The other case involves my constituent, Andargachew Tsige, who was an opposition figure from Ethiopia. He was kidnapped at Sana’a airport in Yemen and taken to Addis Ababa and has been in prison ever since. He was tried in absentia, sentenced to death and is on death row in an Ethiopian prison. He could not have been extradited there because of the death penalty. No extradition process was ever sought or followed. He is an entirely peaceful person who wants to see peace, democracy and development in Ethiopia. I know that he has been visited by the British ambassador on a couple of occasions. I hope that the Foreign Office will be able to inform me that it is making real progress on his release.

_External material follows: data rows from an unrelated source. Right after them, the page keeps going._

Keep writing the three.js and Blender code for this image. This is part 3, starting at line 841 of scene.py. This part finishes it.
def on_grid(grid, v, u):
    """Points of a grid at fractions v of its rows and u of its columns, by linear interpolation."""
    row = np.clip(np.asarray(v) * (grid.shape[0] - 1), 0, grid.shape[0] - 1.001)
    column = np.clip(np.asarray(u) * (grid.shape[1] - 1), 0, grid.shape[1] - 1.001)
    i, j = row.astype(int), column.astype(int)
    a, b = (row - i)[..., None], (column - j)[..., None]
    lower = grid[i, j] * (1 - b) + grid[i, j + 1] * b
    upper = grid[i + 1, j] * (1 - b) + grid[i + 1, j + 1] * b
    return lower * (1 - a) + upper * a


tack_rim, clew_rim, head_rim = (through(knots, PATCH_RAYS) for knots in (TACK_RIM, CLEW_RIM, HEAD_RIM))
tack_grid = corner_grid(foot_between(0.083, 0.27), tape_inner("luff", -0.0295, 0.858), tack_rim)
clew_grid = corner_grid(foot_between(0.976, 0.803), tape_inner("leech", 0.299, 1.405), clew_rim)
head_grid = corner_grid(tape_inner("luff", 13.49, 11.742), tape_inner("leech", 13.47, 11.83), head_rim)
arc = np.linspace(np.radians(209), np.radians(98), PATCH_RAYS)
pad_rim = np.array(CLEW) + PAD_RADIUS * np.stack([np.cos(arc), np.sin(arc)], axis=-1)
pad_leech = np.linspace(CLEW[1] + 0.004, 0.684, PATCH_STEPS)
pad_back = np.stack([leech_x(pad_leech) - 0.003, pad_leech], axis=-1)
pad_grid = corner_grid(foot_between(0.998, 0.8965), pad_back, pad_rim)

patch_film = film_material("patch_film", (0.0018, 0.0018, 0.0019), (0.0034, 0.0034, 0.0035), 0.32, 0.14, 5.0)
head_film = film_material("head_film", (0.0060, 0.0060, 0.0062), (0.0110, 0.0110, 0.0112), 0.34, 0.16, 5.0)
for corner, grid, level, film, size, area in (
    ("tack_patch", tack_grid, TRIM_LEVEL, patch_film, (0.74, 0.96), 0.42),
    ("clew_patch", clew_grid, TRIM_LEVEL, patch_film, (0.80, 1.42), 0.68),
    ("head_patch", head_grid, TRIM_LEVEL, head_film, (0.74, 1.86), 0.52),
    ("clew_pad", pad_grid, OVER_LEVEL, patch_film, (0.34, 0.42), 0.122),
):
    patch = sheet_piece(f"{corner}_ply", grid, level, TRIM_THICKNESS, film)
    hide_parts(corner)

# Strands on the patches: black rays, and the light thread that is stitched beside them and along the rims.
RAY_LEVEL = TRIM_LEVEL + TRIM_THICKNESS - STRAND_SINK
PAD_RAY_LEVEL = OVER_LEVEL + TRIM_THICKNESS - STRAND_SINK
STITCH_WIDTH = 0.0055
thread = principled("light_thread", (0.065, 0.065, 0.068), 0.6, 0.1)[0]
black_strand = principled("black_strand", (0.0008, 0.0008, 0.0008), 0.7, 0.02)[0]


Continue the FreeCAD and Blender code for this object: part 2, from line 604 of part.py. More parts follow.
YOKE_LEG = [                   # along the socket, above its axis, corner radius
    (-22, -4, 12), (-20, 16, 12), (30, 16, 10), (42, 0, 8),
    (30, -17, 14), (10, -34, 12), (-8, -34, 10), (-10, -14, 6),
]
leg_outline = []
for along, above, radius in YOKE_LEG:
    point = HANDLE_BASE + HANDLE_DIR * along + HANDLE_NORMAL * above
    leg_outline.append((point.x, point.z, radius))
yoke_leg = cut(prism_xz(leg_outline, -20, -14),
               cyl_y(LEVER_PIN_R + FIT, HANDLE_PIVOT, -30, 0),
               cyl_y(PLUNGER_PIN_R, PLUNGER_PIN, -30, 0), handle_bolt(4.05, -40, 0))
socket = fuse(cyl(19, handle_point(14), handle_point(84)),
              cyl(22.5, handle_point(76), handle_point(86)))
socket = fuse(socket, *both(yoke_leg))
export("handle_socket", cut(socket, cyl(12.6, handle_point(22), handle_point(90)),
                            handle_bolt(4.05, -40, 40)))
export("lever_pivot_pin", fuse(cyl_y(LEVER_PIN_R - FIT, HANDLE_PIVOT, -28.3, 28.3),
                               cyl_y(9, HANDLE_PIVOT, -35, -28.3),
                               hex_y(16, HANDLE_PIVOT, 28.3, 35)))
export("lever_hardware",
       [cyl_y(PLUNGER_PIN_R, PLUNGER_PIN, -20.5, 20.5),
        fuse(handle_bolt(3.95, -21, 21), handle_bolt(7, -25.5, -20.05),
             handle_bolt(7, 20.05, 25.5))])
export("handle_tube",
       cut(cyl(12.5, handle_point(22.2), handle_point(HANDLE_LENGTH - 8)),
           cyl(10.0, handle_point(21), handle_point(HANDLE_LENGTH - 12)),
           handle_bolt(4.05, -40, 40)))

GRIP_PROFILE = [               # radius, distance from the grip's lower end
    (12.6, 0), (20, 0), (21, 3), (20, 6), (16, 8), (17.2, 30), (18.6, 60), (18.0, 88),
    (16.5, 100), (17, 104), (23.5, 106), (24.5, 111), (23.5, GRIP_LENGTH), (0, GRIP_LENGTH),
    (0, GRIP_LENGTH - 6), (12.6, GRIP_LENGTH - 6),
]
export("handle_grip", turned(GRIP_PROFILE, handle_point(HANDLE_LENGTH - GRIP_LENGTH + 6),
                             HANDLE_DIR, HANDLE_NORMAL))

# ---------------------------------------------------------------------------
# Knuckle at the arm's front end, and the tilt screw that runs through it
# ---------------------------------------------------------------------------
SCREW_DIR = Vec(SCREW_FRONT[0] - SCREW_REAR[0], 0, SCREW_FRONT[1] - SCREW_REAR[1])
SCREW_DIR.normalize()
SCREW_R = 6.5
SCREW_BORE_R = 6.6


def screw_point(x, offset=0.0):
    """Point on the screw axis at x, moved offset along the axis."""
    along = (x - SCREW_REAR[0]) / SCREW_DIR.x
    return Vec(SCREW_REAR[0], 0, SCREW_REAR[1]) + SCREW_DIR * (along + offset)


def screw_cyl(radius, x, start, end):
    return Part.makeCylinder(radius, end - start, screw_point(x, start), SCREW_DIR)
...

We live in a time when there are serious human rights abuses all around the world. I have been an officer of the all-party human rights group ever since I was first elected to this House. The abuse of human rights is legion all around the world; we know that because we all take up many, many such cases. If we as a country leave the European convention on human rights, which is the human rights system in Europe, what message will that send to the rest of the world—that we do not care about human rights and that we do not think they are important? How could we proselytise against human rights abuses or call on countries to improve their human rights process if we are walking away from the international process ourselves? We need a world of peace, not of war. We need a world of human rights and justice, not of injustice and imprisonment. We achieve those things not by greater militarisation but by trying to promote peace, human rights and justice all over the world.